Stop after the line with "bpy.context.scene.collection.objects.link(lamp)": repeat exactly every line before it, beginning with the first, and that line itself.

*** INFORMATION SUPPLIED

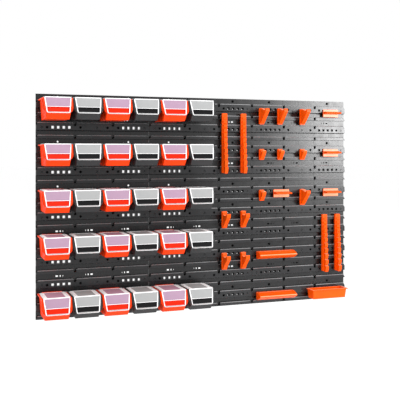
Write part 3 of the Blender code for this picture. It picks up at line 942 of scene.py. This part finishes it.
def make_floor():
    mesh = bpy.data.meshes.new("floor")
    corners = [(x * FLOOR_HALF, y * FLOOR_HALF, FLOOR_LEVEL)
               for x, y in ((-1, -1), (1, -1), (1, 1), (-1, 1))]
    mesh.from_pydata(corners, [], [(0, 1, 2, 3)])
    floor = bpy.data.objects.new("floor", mesh)
    bpy.context.scene.collection.objects.link(floor)
    material = bpy.data.materials.new("floor_white")
    material.use_nodes = True
    shader = material.node_tree.nodes["Principled BSDF"]
    shader.inputs["Base Color"].default_value = (1.0, 1.0, 1.0, 1)
    shader.inputs["Roughness"].default_value = 0.9
    mesh.materials.append(material)


def softbox(name, place, target, width, height, power):
    """A rectangular light facing its target: sizes in metres, power in watts."""
    light = bpy.data.lights.new(name, "AREA")
    light.shape = "RECTANGLE"
    light.size, light.size_y = width, height
    light.energy = power
    lamp = bpy.data.objects.new(name, light)
    lamp.location = place
    lamp.rotation_euler = (Vector(target) - Vector(place)).to_track_quat("-Z", "Y").to_euler()
    bpy.context.scene.collection.objects.link(lamp)


def make_lights():
    world = bpy.data.worlds.new("studio")
    world.use_nodes = True
    world.node_tree.nodes["Background"].inputs["Color"].default_value = (1, 1, 1, 1)
    world.node_tree.nodes["Background"].inputs["Strength"].default_value = 1.0
    bpy.context.scene.world = world
    # The glare box sits where the right of the wall mirrors it to the camera.
    softbox("key", (-0.6, -2.3, 2.2), (0, 0, 0), 1.4, 1.4, 26)
    softbox("glare", (1.85, -2.0, 0.42), (0.5, 0, 0.25), 0.6, 0.75, 48)
    softbox("overhead", (0.0, -0.8, 2.2), (0, -0.05, 0), 2.2, 0.6, 10)
    softbox("left_fill", (-2.6, -0.9, 0.35), (0.1, 0, 0), 1.2, 1.2, 12)


def make_camera():
    data = bpy.data.cameras.new("camera")
    data.lens = CAMERA_LENS
    data.sensor_width = 36.0
    data.shift_y = CAMERA_SHIFT
    camera = bpy.data.objects.new("camera", data)
    camera.location = CAMERA_PLACE
    camera.rotation_euler = (math.radians(90), 0, -math.radians(CAMERA_YAW))
    bpy.context.scene.collection.objects.link(camera)
    bpy.context.scene.camera = camera


bpy.context.scene.view_settings.view_transform = "Standard"
make_panels()
make_bins()
make_lids()
make_holders()
make_floor()
make_lights()
make_camera()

******

FINISHED EXERCISE:
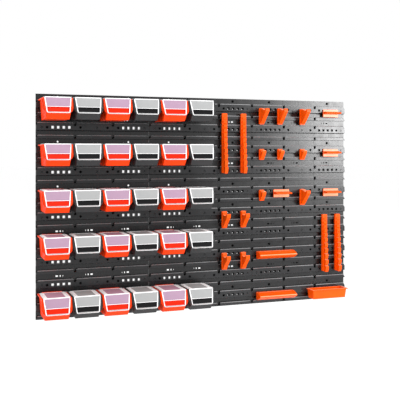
Write part 3 of the Blender code for this picture. It picks up at line 942 of scene.py. This part finishes it.
def make_floor():
    mesh = bpy.data.meshes.new("floor")
    corners = [(x * FLOOR_HALF, y * FLOOR_HALF, FLOOR_LEVEL)
               for x, y in ((-1, -1), (1, -1), (1, 1), (-1, 1))]
    mesh.from_pydata(corners, [], [(0, 1, 2, 3)])
    floor = bpy.data.objects.new("floor", mesh)
    bpy.context.scene.collection.objects.link(floor)
    material = bpy.data.materials.new("floor_white")
    material.use_nodes = True
    shader = material.node_tree.nodes["Principled BSDF"]
    shader.inputs["Base Color"].default_value = (1.0, 1.0, 1.0, 1)
    shader.inputs["Roughness"].default_value = 0.9
    mesh.materials.append(material)


def softbox(name, place, target, width, height, power):
    """A rectangular light facing its target: sizes in metres, power in watts."""
    light = bpy.data.lights.new(name, "AREA")
    light.shape = "RECTANGLE"
    light.size, light.size_y = width, height
    light.energy = power
    lamp = bpy.data.objects.new(name, light)
    lamp.location = place
    lamp.rotation_euler = (Vector(target) - Vector(place)).to_track_quat("-Z", "Y").to_euler()
    bpy.context.scene.collection.objects.link(lamp)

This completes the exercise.